### The task
Repeat the listing below word for word, stopping after the line that contains "line_depth = 0.25; // [0.1:0.05:0.4]".

Begin Recorded data

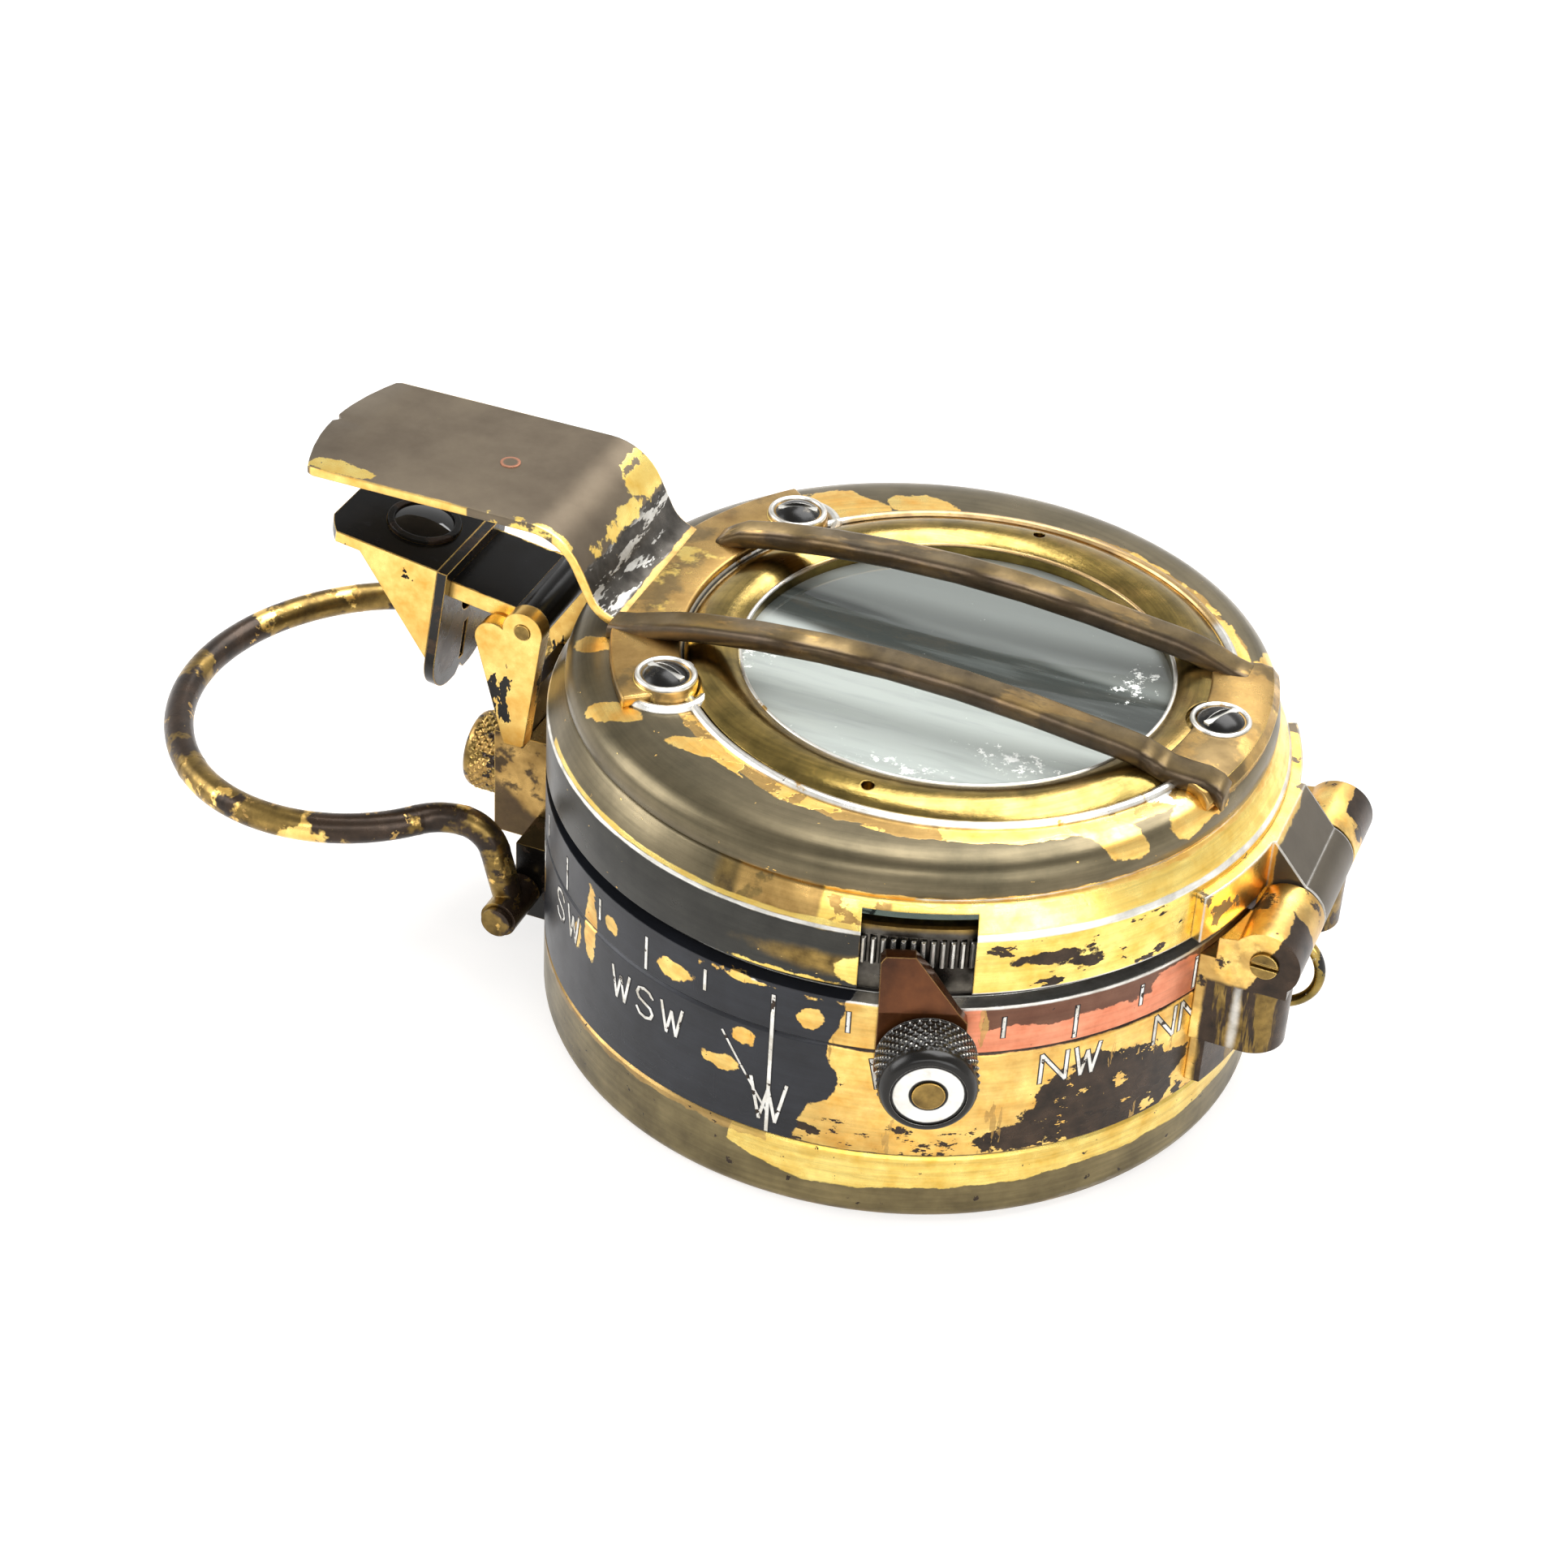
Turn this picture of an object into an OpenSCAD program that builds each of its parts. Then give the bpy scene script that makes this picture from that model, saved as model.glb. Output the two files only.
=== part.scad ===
// Prismatic marching compass with a hinged lid, a folding prism and a thumb ring.
// Origin at the centre of the base, +Z up. The lid hinge lies at +X, the prism and the thumb ring at -X.

/* [Case] */
// Outer diameter of the case and of the lid skirt
case_d = 64; // [60:1:68]
// Height of the case rim above the table
rim_z = 22.8; // [22.4:0.2:24]
// Wall thickness of the case
case_wall = 1.4; // [1.2:0.1:1.6]
// Height of the joint line between the base cap and the case
base_h = 6.9; // [6:0.1:8]
// Thickness of the base cap's floor
floor_t = 2; // [1.6:0.1:2.4]
// Rounding of the base cap's lower edge
base_round = 1.2; // [0.6:0.1:1.6]
// Height of the engraved line round the case above the table
band_line_z = 17.9; // [17:0.1:18.6]
// Depth of the engraved lines
line_depth = 0.25; // [0.1:0.05:0.4]

/* [Capsule and card] */
// Height of the sealed capsule that holds the card
capsule_h = 17.6; // [16.6:0.1:17.8]
// Wall thickness of the capsule
capsule_wall = 0.9; // [0.7:0.1:1.2]
// Thickness of the capsule's glass
capsule_glass_t = 1.2; // [0.8:0.1:1.6]
// Diameter of the compass card
card_d = 50; // [44:0.5:54]
// Thickness of the compass card
card_t = 0.5; // [0.4:0.1:0.8]
// Height of the pivot point above the capsule's floor
pivot_h = 9.6; // [8.6:0.1:10.4]
// Length of each card magnet
magnet_len = 26; // [20:1:32]

/* [Bezel] */
// Height of the bezel ring above the case rim
bezel_h = 6.6; // [6.2:0.1:6.8]
// Number of ribs milled round the bezel's edge
rib_count = 120; // [80:4:140]
// Depth of the grooves between the ribs
rib_depth = 0.5; // [0.3:0.05:0.6]
// Thickness of the bezel's glass
bezel_glass_t = 1.2; // [0.8:0.1:1.4]

/* [Bezel clamp] */
// Direction of the clamp screw, seen from above
clamp_angle = -67.5; // [-75:0.5:-60]
// Height of the clamp screw's axis
clamp_z = 19.3; // [18.8:0.1:19.5]
// Diameter of the knurled clamp screw
clamp_d = 8.4; // [7.6:0.1:8.8]
// Length of the clamp screw's head
clamp_len = 4.8; // [4:0.1:6]
// Thickness of the clamp lever
lever_t = 1.1; // [0.9:0.1:1.3]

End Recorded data

### Complete answer
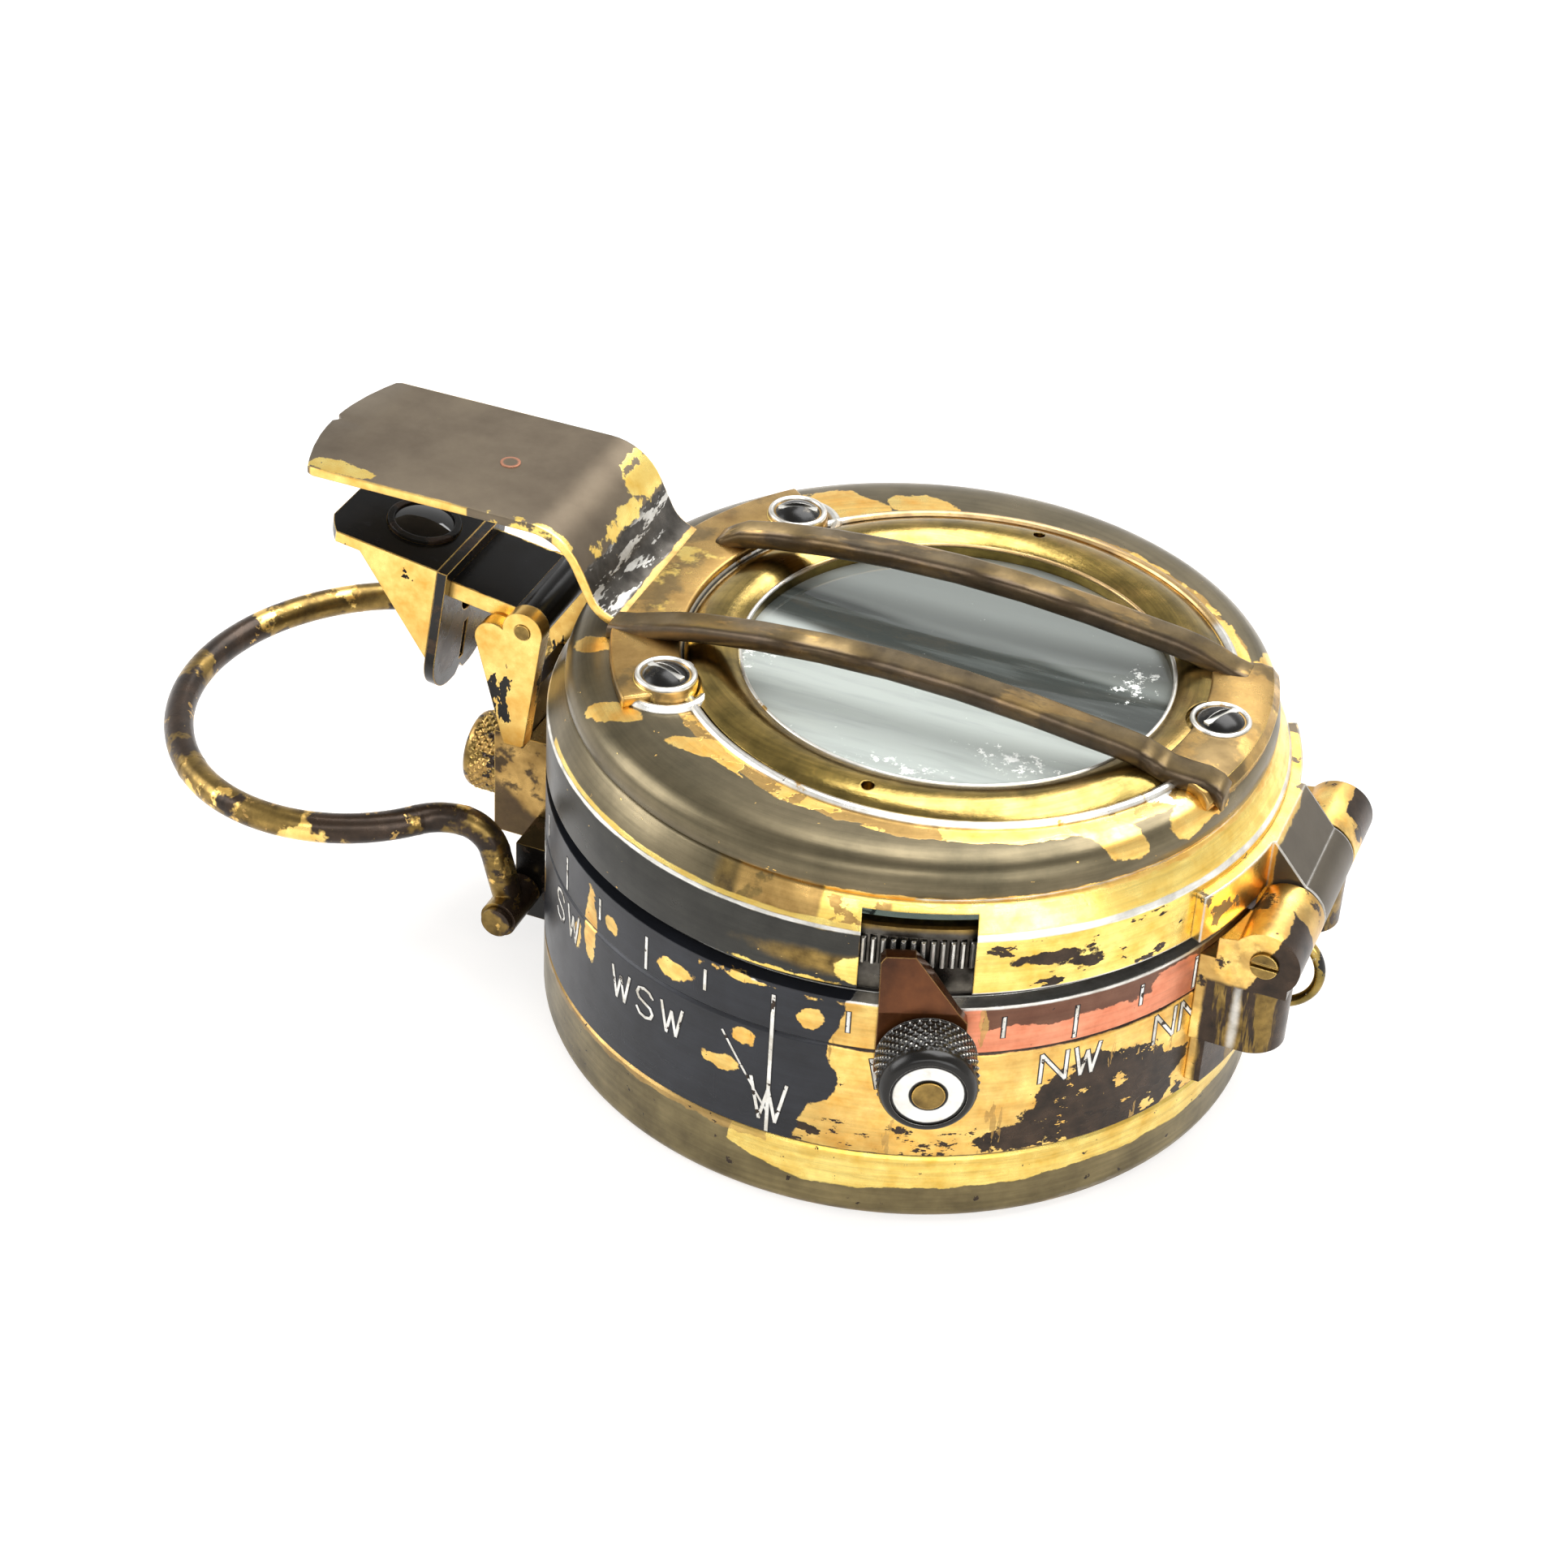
Turn this picture of an object into an OpenSCAD program that builds each of its parts. Then give the bpy scene script that makes this picture from that model, saved as model.glb. Output the two files only.
=== part.scad ===
// Prismatic marching compass with a hinged lid, a folding prism and a thumb ring.
// Origin at the centre of the base, +Z up. The lid hinge lies at +X, the prism and the thumb ring at -X.

/* [Case] */
// Outer diameter of the case and of the lid skirt
case_d = 64; // [60:1:68]
// Height of the case rim above the table
rim_z = 22.8; // [22.4:0.2:24]
// Wall thickness of the case
case_wall = 1.4; // [1.2:0.1:1.6]
// Height of the joint line between the base cap and the case
base_h = 6.9; // [6:0.1:8]
// Thickness of the base cap's floor
floor_t = 2; // [1.6:0.1:2.4]
// Rounding of the base cap's lower edge
base_round = 1.2; // [0.6:0.1:1.6]
// Height of the engraved line round the case above the table
band_line_z = 17.9; // [17:0.1:18.6]
// Depth of the engraved lines
line_depth = 0.25; // [0.1:0.05:0.4]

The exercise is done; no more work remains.